A LOVE LETTER TO MY UNDERWORLD KING
by Jonathan Koe
Dear Pluto,
Last Thursday, I found myself in a deep trance, guided by a dear mentor. She asked us to look at our second chakras: the treasure chest where we stored artifacts left behind by past lovers, notebooks dedicated to past creative projects, and favorite toys from childhood that reminded us not only of the kids we once were, but perhaps always will be.
We said goodbye 11.5 years ago. The moment you turned your back behind me, stepping out of that pastry shop on Amsterdam Avenue, I knew our underworld haven was forever vanquished.
You told me that in time, we’ll find our way back to each other. Perhaps as friends.
That never happened. But I wasn’t surprised. We were, after all, never friends to begin with.

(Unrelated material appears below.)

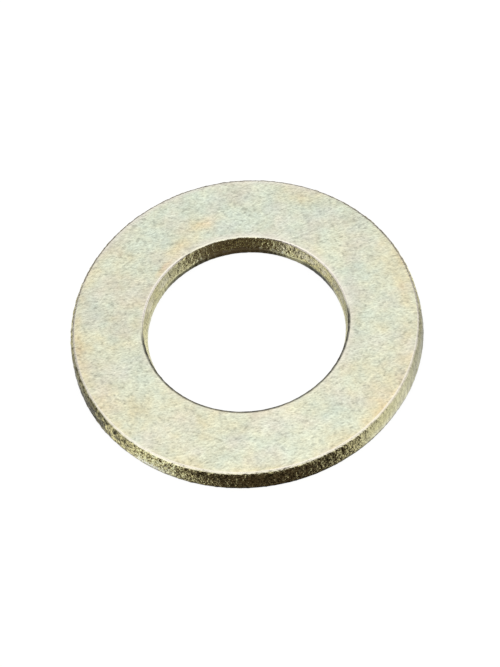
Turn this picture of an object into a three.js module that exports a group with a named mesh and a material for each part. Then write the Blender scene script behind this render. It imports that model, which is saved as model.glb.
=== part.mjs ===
// A plain flat washer for a 27 mm bolt: one ring blanked and pierced from steel plate, then zinc
// plated. It lies on its lower face. The hole's axis is Z, and the origin is the centre of that face.
//
// A press tool shears a ring in bands. On the rim, the upper edge is drawn down into a soft roll,
// a smooth upright band follows, and the last stretch breaks away and tapers in. The hole is pierced
// from the other side, so its roll is at the lower face, and its broken band opens towards the top.

import * as THREE from 'three';

// Driving dimensions, in millimetres.
const OUTER_DIAMETER = 50;
const HOLE_DIAMETER = 28.2;
const THICKNESS = 3.6;

// The rim: its rolled upper edge, and the broken band above the lower face.
const RIM_ROLL_WIDTH = 0.75;
const RIM_ROLL_DEPTH = 2.1;
const RIM_BREAK_DEPTH = 0.8;
const RIM_BREAK_TAPER = 0.1;

// The hole: its rolled lower edge, and the broken band below the upper face.
const HOLE_ROLL_WIDTH = 0.25;
const HOLE_ROLL_DEPTH = 0.5;
const HOLE_BREAK_DEPTH = 2.2;
const HOLE_BREAK_TAPER = 0.42;

// The two sharp edges where the broken bands meet the faces lose this much to tumbling.
const EDGE_BREAK = 0.15;

// How finely the round shapes are cut.
const STEPS_AROUND = 120;
const STEPS_IN_ROLL = 6;

/** Points of the quarter ellipse that rounds a corner, from the upright wall to the flat face. */
function rolledCorner({ wallRadius, wallSide, faceHeight, faceSide, width, depth }) {
  const points = [];
  for (let step = 0; step <= STEPS_IN_ROLL; step += 1) {
    const angle = (step / STEPS_IN_ROLL) * (Math.PI / 2);
    const inFromWall = width * (1 - Math.cos(angle));
    const inFromFace = depth * (1 - Math.sin(angle));
    points.push(new THREE.Vector2(
      wallRadius - wallSide * inFromWall,
      faceHeight - faceSide * inFromFace,
    ));
  }
  return points;
}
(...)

Imagine my surprise when I found a thin silver thread, reaching out of my second chakra, calling to you, wondering how you were. To unsuspecting eyes, the thread may seem insignificant. It was dull, dusty, old. And yet, for me, a gust of wind blew open the pages of our time together.

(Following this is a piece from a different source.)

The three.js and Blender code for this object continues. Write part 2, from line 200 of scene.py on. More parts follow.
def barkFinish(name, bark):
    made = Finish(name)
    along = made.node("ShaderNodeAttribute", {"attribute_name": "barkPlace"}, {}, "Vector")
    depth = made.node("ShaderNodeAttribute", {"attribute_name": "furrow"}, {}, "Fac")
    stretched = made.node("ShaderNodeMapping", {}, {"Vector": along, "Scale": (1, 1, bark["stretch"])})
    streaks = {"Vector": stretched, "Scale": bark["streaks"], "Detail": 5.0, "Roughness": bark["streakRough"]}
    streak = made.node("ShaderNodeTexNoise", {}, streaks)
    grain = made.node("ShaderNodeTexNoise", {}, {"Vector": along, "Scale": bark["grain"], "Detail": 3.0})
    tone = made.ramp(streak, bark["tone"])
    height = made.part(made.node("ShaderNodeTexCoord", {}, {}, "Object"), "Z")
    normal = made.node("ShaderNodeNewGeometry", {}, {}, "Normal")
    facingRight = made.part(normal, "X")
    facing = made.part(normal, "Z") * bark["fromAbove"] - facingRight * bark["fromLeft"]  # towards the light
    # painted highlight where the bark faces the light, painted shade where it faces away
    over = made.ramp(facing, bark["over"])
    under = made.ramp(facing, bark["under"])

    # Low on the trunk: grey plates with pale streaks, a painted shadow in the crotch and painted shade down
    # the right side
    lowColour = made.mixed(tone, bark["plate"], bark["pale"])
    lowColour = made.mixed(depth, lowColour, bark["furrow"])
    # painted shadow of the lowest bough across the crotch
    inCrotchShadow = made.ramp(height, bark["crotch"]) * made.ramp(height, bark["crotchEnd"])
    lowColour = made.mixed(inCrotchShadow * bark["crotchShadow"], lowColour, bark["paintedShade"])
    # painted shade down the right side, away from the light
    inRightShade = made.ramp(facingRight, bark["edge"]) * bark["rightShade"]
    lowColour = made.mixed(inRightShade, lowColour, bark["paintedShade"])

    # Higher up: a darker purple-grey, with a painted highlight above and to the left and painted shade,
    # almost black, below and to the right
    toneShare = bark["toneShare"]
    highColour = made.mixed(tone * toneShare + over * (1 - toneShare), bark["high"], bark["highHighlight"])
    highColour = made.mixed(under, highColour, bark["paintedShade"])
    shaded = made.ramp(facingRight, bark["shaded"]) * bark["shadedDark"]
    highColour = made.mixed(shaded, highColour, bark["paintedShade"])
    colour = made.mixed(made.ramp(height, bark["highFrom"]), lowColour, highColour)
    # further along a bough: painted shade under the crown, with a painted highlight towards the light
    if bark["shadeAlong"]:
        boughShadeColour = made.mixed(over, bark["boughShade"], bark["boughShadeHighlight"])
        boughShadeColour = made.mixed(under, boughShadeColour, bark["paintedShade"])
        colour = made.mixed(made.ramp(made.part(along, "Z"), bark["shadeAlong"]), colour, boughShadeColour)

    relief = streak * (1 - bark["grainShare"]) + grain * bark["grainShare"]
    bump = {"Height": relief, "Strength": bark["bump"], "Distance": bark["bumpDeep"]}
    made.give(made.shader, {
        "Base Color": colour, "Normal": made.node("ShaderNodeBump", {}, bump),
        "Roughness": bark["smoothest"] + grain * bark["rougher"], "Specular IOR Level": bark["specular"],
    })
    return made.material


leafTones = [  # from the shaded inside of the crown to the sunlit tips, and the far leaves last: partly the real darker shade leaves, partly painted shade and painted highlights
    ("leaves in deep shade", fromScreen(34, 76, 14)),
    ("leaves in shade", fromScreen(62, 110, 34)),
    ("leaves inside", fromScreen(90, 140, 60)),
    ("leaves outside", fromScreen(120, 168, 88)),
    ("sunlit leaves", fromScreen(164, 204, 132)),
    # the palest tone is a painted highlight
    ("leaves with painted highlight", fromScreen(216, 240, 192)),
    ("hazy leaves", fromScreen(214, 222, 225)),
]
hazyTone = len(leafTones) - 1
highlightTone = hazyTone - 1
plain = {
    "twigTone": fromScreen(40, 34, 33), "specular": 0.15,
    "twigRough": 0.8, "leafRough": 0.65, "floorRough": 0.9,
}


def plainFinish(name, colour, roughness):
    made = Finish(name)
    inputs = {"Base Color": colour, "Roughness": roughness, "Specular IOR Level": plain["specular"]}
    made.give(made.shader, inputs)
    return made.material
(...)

Did I mention that since you left, I’ve found a steady rock, a loyal cat, and a magic wand?
I’m happy now. I don’t know how you are. Happy, too, it seems like, from the occasional Instagram story updates.
This silver thread was an heirloom from another epoch, long gone since.
It reminded me of the first time we met in Central Park. An invisible knife made of dandelion sliced through the core of my being when you shook my hand.
You reminded me of the boy I first kissed. Except he didn’t have invisible flames jutting out from behind him. Except he didn’t nod a couple extra times each time he finished a sentence, as if agreeing with himself.
Except he wasn’t you and the earth didn’t swallow me whole the first time I met him.
It was the same silver thread that followed us everywhere for the 15 months we were in our underworld – 15 months that felt like 15 years.
Blame it on the quiet of the underground rock formations, or the quiet whispers of the hot lava that was always brewing underneath us the way Starbucks always smells of coffee in the aboveworld, or the electricity whenever our eyes met, as if we knew we were never meant for this lifetime, but perhaps future ones – I could never figure out how it was possible that every detail of our time together remains untarnished, unspoiled in my memory after all these years.
I could still taste the Green Curry you made for me the night we moved your furnitures to the apartment by the park. The subtle scent of your mom’s cologne I picked up on while sitting on the back seat of the taxi when your parents came to visit. The night I cried from dusk till dawn after you broke up with me in front of Columbia University. The shirt you wore when we saw each other in Amsterdam after months of being apart. The smile on your face after I played the middle movement of your 3-part piece.
The fine silver thread may seem like nothing to the outside world. But to me, it was all I have left of us. A small, hidden part of me tethered to an alternate dimension where the two of us are still by the kitchen counter, scotch for me, shiraz for you, slowly munching on sliced dragonfruits and pomegranate seeds laid out on your warped wooden chopping board.
In trance state, I gently lifted this thread, curious to see if anyone’s on the other side.
No one.
I slowly wound this thread around my finger.
For a second, I thought about keeping it. And then it dawned on me – I had no use for it.
You were forever out of sight. Neither friend, nor foe. Just somebody that used to mean the world to me. Somebody that used to be my entire universe.